* **Data provided**
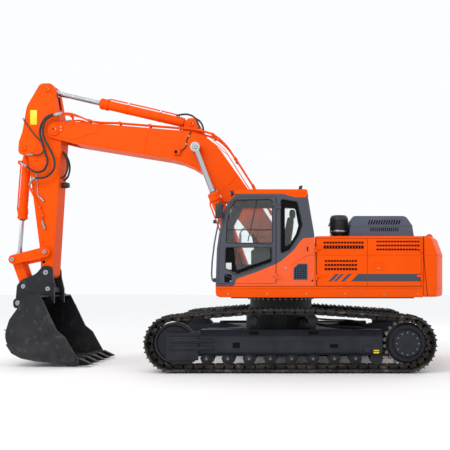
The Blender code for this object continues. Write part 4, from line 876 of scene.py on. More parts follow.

# %% [markdown]
# ## House panels
# The house is a frame with doors of folded sheet. Each door shows a shadow gap round it, rows of
# pressed louvres for the cooling air, a lock, and a crease that runs along the whole side. The
# louvre's upright fin is the piece that repeats, made once and copied over a near-black field of painted
# shade.

# %% Louvres, seams and latches
SLOT_WIDTH = 0.052


def louvres(out, *rows):
    """Rows (x0, x1, z0, z1) of pressed slots: upright fins over a near-black field of painted shade, with a
    painted rim.
    """
    face = out * SIDE
    pieces = []
    for x0, x1, z0, z1 in rows:
        low = z0 + (z1 - z0) * 0.04
        high = z0 + (z1 - z0) * 0.96
        field = rounded(x0, x1, low, high, min(0.012, (high - low) / 2.2))
        pieces.append(rimmed(field, 0.003, face, out, "y", orange, shade_and_print_black, 0.003))
        fin = coated(block((x0, x0 + 0.01), sorted((face + out * 0.0005, face + out * 0.005)), (low, high),
                           0.002), orange)
        count = int((x1 - x0) / SLOT_WIDTH)
        gap = (x1 - x0) / count
        for k in range(1, count):
            pieces.append(copied(fin, Matrix.Translation((gap * k - 0.005, 0, 0))))
        bpy.data.objects.remove(fin)
    return pieces


def shadow_line(points, out, width=0.006):
    """A thin dark seam along points (x, z) on the side of the house."""
    face = out * (SIDE + 0.0006)
    pieces = []
    for a, b in zip(points, points[1:]):
        way = Vector((b[0] - a[0], b[1] - a[1])).normalized()
        side = Vector((-way.y, way.x)) * width / 2
        corners = [(a[0] + side.x, a[1] + side.y), (a[0] - side.x, a[1] - side.y),
                   (b[0] - side.x, b[1] - side.y), (b[0] + side.x, b[1] + side.y)]
        pieces.append(coated(sheet_metal(corners, face - out * 0.001, face + out * 0.0006), shade_and_print_black))
    return pieces


def crease(points, out, paint_coat, width=0.016, height=0.005):
    """A raised roof-shaped crease pressed along points (x, z)."""
    pieces = []
    for a, b in zip(points, points[1:]):
        way = Vector((b[0] - a[0], b[1] - a[1])).normalized()
        side = Vector((-way.y, way.x)) * width / 2
        strip = sheet_metal([(a[0] + side.x, a[1] + side.y), (a[0] - side.x, a[1] - side.y),
                             (b[0] - side.x, b[1] - side.y), (b[0] + side.x, b[1] + side.y)],
                            out * (SIDE - 0.001), out * (SIDE + height), "y", height * 0.8)
        pieces.append(coated(strip, paint_coat))
    return pieces


def latch(x, z, out):
    """A paddle latch in a square tray."""
    face = out * SIDE
    tray = rimmed(rounded(x - 0.088, x + 0.088, z - 0.075, z + 0.075, 0.018), 0.008, face, out, "y", orange,
                  orange, 0.006)
    paddle = coated(sheet_metal(rounded(x - 0.055, x + 0.055, z - 0.012, z + 0.048, 0.012), face,
                                face + out * 0.008, "y", 0.003), orange)
    key = coated(disc((x, face + out * 0.007, z - 0.042), 0.014, 0.01, "y", 16, 0.002), zinc)
    return [tray, paddle, key]


# %% Left side doors
def band(bottom_front, top_front, bottom_rear, top_rear, z0, z1, out):
    """A slanted piece of the painted stripe, as a thin film on the side."""
    face = out * SIDE
    outline = [(bottom_front, z0), (bottom_rear, z0), (top_rear, z1), (top_front, z1)]
    return coated(sheet_metal(outline, face, face + out * 0.0015), stripe_paint)


STRIPE_Z = (1.625, 1.761)
front_door = louvres(-1, (0.806, 1.535, 2.3, 2.346), (0.806, 1.535, 2.205, 2.28), (0.826, 1.418, 1.97, 2.015),
                     (0.826, 1.418, 1.895, 1.945), (0.826, 1.418, 1.82, 1.875))
front_door += crease([(0.7, 2.1), (1.59, 2.1)], -1, orange)
slant = STRIPE_Z[1] - STRIPE_Z[0]
for front, rear in ((0.89, 1.018), (0.99, 1.09), (1.118, 1.24)):
    width = (rear - front) * 0.55
    front_door.append(band(front, front + slant, front + width, front + width + slant, *STRIPE_Z, -1))
front_door.append(band(1.302, 1.432, 1.596, 1.596, *STRIPE_Z, -1))
handed(front_door, "front_door_trim", "left_front_door", "orange_paint")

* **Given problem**
Return the lines above exactly, keeping every word.

* **Output for this task**
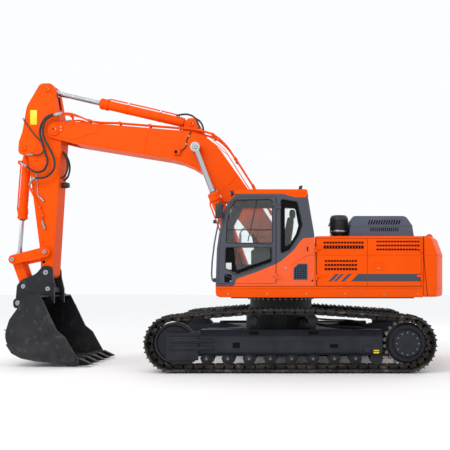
The Blender code for this object continues. Write part 4, from line 876 of scene.py on. More parts follow.

# %% [markdown]
# ## House panels
# The house is a frame with doors of folded sheet. Each door shows a shadow gap round it, rows of
# pressed louvres for the cooling air, a lock, and a crease that runs along the whole side. The
# louvre's upright fin is the piece that repeats, made once and copied over a near-black field of painted
# shade.

# %% Louvres, seams and latches
SLOT_WIDTH = 0.052


def louvres(out, *rows):
    """Rows (x0, x1, z0, z1) of pressed slots: upright fins over a near-black field of painted shade, with a
    painted rim.
    """
    face = out * SIDE
    pieces = []
    for x0, x1, z0, z1 in rows:
        low = z0 + (z1 - z0) * 0.04
        high = z0 + (z1 - z0) * 0.96
        field = rounded(x0, x1, low, high, min(0.012, (high - low) / 2.2))
        pieces.append(rimmed(field, 0.003, face, out, "y", orange, shade_and_print_black, 0.003))
        fin = coated(block((x0, x0 + 0.01), sorted((face + out * 0.0005, face + out * 0.005)), (low, high),
                           0.002), orange)
        count = int((x1 - x0) / SLOT_WIDTH)
        gap = (x1 - x0) / count
        for k in range(1, count):
            pieces.append(copied(fin, Matrix.Translation((gap * k - 0.005, 0, 0))))
        bpy.data.objects.remove(fin)
    return pieces


def shadow_line(points, out, width=0.006):
    """A thin dark seam along points (x, z) on the side of the house."""
    face = out * (SIDE + 0.0006)
    pieces = []
    for a, b in zip(points, points[1:]):
        way = Vector((b[0] - a[0], b[1] - a[1])).normalized()
        side = Vector((-way.y, way.x)) * width / 2
        corners = [(a[0] + side.x, a[1] + side.y), (a[0] - side.x, a[1] - side.y),
                   (b[0] - side.x, b[1] - side.y), (b[0] + side.x, b[1] + side.y)]
        pieces.append(coated(sheet_metal(corners, face - out * 0.001, face + out * 0.0006), shade_and_print_black))
    return pieces


def crease(points, out, paint_coat, width=0.016, height=0.005):
    """A raised roof-shaped crease pressed along points (x, z)."""
    pieces = []
    for a, b in zip(points, points[1:]):
        way = Vector((b[0] - a[0], b[1] - a[1])).normalized()
        side = Vector((-way.y, way.x)) * width / 2
        strip = sheet_metal([(a[0] + side.x, a[1] + side.y), (a[0] - side.x, a[1] - side.y),
                             (b[0] - side.x, b[1] - side.y), (b[0] + side.x, b[1] + side.y)],
                            out * (SIDE - 0.001), out * (SIDE + height), "y", height * 0.8)
        pieces.append(coated(strip, paint_coat))
    return pieces


def latch(x, z, out):
    """A paddle latch in a square tray."""
    face = out * SIDE
    tray = rimmed(rounded(x - 0.088, x + 0.088, z - 0.075, z + 0.075, 0.018), 0.008, face, out, "y", orange,
                  orange, 0.006)
    paddle = coated(sheet_metal(rounded(x - 0.055, x + 0.055, z - 0.012, z + 0.048, 0.012), face,
                                face + out * 0.008, "y", 0.003), orange)
    key = coated(disc((x, face + out * 0.007, z - 0.042), 0.014, 0.01, "y", 16, 0.002), zinc)
    return [tray, paddle, key]


# %% Left side doors
def band(bottom_front, top_front, bottom_rear, top_rear, z0, z1, out):
    """A slanted piece of the painted stripe, as a thin film on the side."""
    face = out * SIDE
    outline = [(bottom_front, z0), (bottom_rear, z0), (top_rear, z1), (top_front, z1)]
    return coated(sheet_metal(outline, face, face + out * 0.0015), stripe_paint)


STRIPE_Z = (1.625, 1.761)
front_door = louvres(-1, (0.806, 1.535, 2.3, 2.346), (0.806, 1.535, 2.205, 2.28), (0.826, 1.418, 1.97, 2.015),
                     (0.826, 1.418, 1.895, 1.945), (0.826, 1.418, 1.82, 1.875))
front_door += crease([(0.7, 2.1), (1.59, 2.1)], -1, orange)
slant = STRIPE_Z[1] - STRIPE_Z[0]
for front, rear in ((0.89, 1.018), (0.99, 1.09), (1.118, 1.24)):
    width = (rear - front) * 0.55
    front_door.append(band(front, front + slant, front + width, front + width + slant, *STRIPE_Z, -1))
front_door.append(band(1.302, 1.432, 1.596, 1.596, *STRIPE_Z, -1))
handed(front_door, "front_door_trim", "left_front_door", "orange_paint")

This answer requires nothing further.